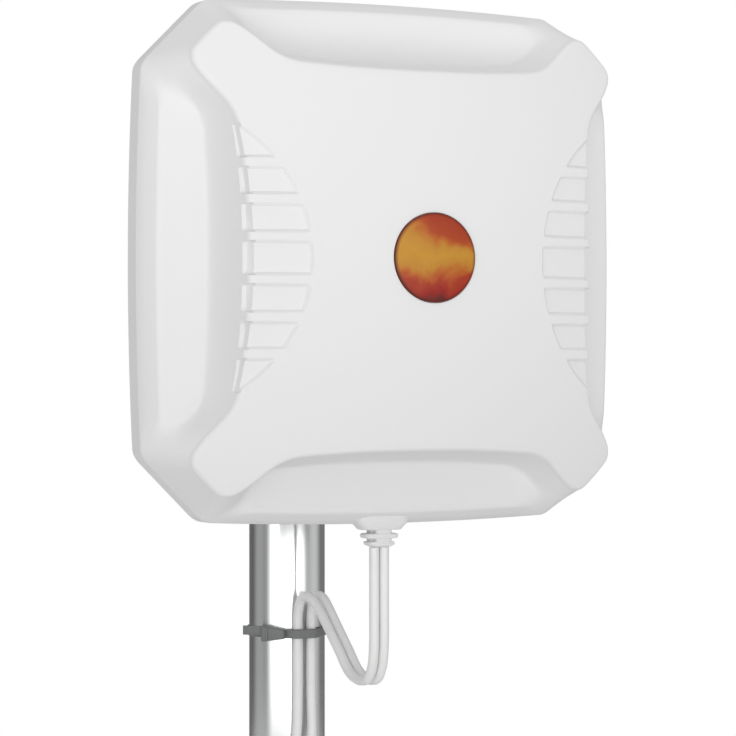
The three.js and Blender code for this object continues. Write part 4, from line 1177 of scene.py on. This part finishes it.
BEVELS = {"antenna_bracket": 0.6, "pole_bracket": 0.6, "rear_cover": 0.5}
SMALL_BEVEL = 0.25
WELD_DISTANCE = 1e-6                # in metres


def dress(node, obj):
    """Gives a CAD node its material, softened edges and smooth shading."""
    obj.data.materials.clear()
    obj.data.materials.append(MATERIALS[NODE_SLOT[node]])
    weld = obj.modifiers.new("weld", "WELD")
    weld.merge_threshold = WELD_DISTANCE
    bevel = obj.modifiers.new("bevel", "BEVEL")
    bevel.width = BEVELS.get(node, SMALL_BEVEL) * MM
    bevel.segments = 2
    bevel.limit_method = "ANGLE"
    bevel.angle_limit = math.radians(40)
    soften(obj.data, 40.0)


for node_name, node_object in frame["nodes"].items():
    if not node_object.hide_render:
        dress(node_name, node_object)


# Floor and world -------------------------------------------------------

FLOOR_RADIUS = 1100.0
FLOOR_LEVEL = -1.0


def make_floor():
    finish = Finish("floor_pale", grey(0.8), 0.7)
    finish.colour_from(finish.noise(120.0, 3.0), [(0.3, grey(0.79)), (0.7, grey(0.81))])
    rings = [[Vector((0, 0, FLOOR_LEVEL))]]
    for share in (0.1, 0.3, 0.6, 1.0):
        rings.append([Vector((a, b, FLOOR_LEVEL)) for a, b in circle(96, share * FLOOR_RADIUS)])
    mesh = Shell().loft(rings).mesh("floor")
    mesh.materials.append(finish.material)
    floor = linked_object("floor", mesh)


# The studio's light: an even level, and glows given as (towards the glow, sharpness, strength).
EVEN_LIGHT = 0.35
GLOWS = [((0.0, 0.0, 1.0), 1.0, 0.59), ((-0.303, -0.808, -0.505), 4.0, 2.92)]
# What polished parts reflect, from behind the antenna round to where the photographer stands.
BRIGHT_SIDE = (-0.4277, -0.9039, 0.0)
REFLECTED = [
    (0.22, 0.17), (0.40, 0.50), (0.52, 0.52), (0.67, 0.42), (0.73, 0.52), (0.79, 1.2), (0.86, 2.4),
]
DIM_SIDE = (-0.9039, 0.4277, 0.0)
DIMMING = -0.25


def facing(tree, direction):
    """How far a ray points in a direction, from -1 to 1."""
    place = tree.nodes.new("ShaderNodeTexCoord")
    product = tree.nodes.new("ShaderNodeVectorMath")
    product.operation = "DOT_PRODUCT"
    product.inputs[1].default_value = direction
    tree.links.new(place.outputs["Generated"], product.inputs[0])
    return product.outputs["Value"]


def glow_light(tree):
    """The light that falls on the antenna from all round."""
    total = EVEN_LIGHT
    for direction, sharpness, strength in GLOWS:
        share = math_node(tree, "MAXIMUM", facing(tree, direction), 0.0)
        glow = math_node(tree, "POWER", share, sharpness)
        total = math_node(tree, "MULTIPLY_ADD", glow, strength, total)
    return total


def reflected_light(tree):
    """A ramp that's bright in front of the antenna and grey behind it, dimmer to one side."""
    share = math_node(tree, "MULTIPLY_ADD", facing(tree, BRIGHT_SIDE), 0.5, 0.5)
    level = ramp_node(tree, share, [(position, grey(value)) for position, value in REFLECTED])
    dimmed = math_node(tree, "MULTIPLY_ADD", facing(tree, DIM_SIDE), DIMMING, 1.0)
    return math_node(tree, "MULTIPLY", level, dimmed)


def background(tree, colour):
    node = tree.nodes.new("ShaderNodeBackground")
    tree.links.new(colour, node.inputs["Color"])
    return node.outputs["Background"]


def make_world():
    """A white studio, with a crisper surrounding for reflections than for light."""
    world = bpy.data.worlds.new("studio")
    scene.world = world
    world.use_nodes = True
    tree = world.node_tree
    white = tree.nodes["Background"]
    white.inputs["Color"].default_value = (1.0, 1.0, 1.0, 1.0)
    path = tree.nodes.new("ShaderNodeLightPath")
    light = background(tree, glow_light(tree))
    rays = {"Is Glossy Ray": background(tree, reflected_light(tree)), "Is Camera Ray": white.outputs[0]}
    for ray, surface in rays.items():
        mix = tree.nodes.new("ShaderNodeMixShader")
        tree.links.new(path.outputs[ray], mix.inputs["Fac"])
        tree.links.new(light, mix.inputs[1])
        tree.links.new(surface, mix.inputs[2])
        light = mix.outputs["Shader"]
    tree.links.new(light, tree.nodes["World Output"].inputs["Surface"])


make_floor()
make_world()
scene.view_settings.view_transform = "Standard"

· · · · · · ·

## Your objective
Print exactly, and only, the lines beginning at the top of the listing and ending at the line with "soften(obj.data, 40.0)".

## Answer for the task
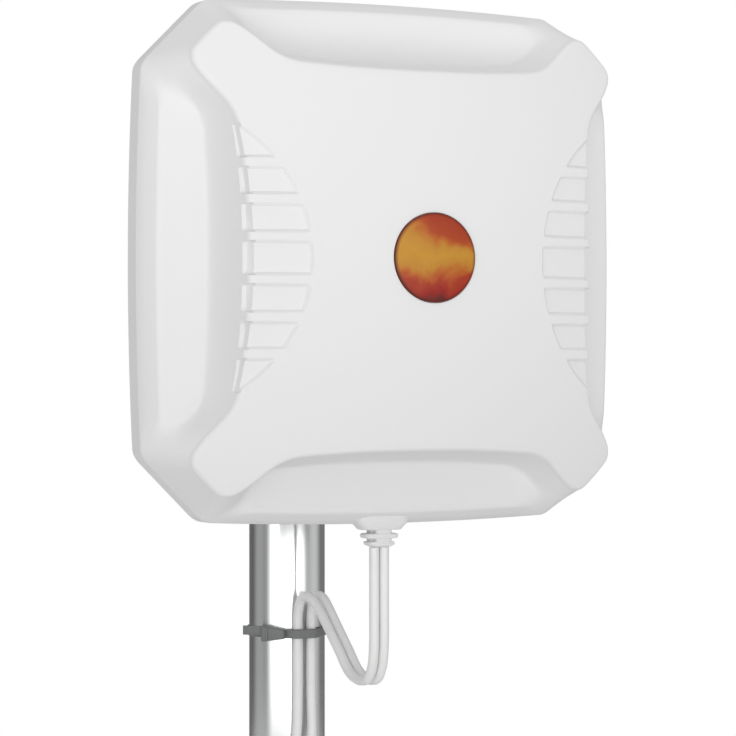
The three.js and Blender code for this object continues. Write part 4, from line 1177 of scene.py on. This part finishes it.
BEVELS = {"antenna_bracket": 0.6, "pole_bracket": 0.6, "rear_cover": 0.5}
SMALL_BEVEL = 0.25
WELD_DISTANCE = 1e-6                # in metres


def dress(node, obj):
    """Gives a CAD node its material, softened edges and smooth shading."""
    obj.data.materials.clear()
    obj.data.materials.append(MATERIALS[NODE_SLOT[node]])
    weld = obj.modifiers.new("weld", "WELD")
    weld.merge_threshold = WELD_DISTANCE
    bevel = obj.modifiers.new("bevel", "BEVEL")
    bevel.width = BEVELS.get(node, SMALL_BEVEL) * MM
    bevel.segments = 2
    bevel.limit_method = "ANGLE"
    bevel.angle_limit = math.radians(40)
    soften(obj.data, 40.0)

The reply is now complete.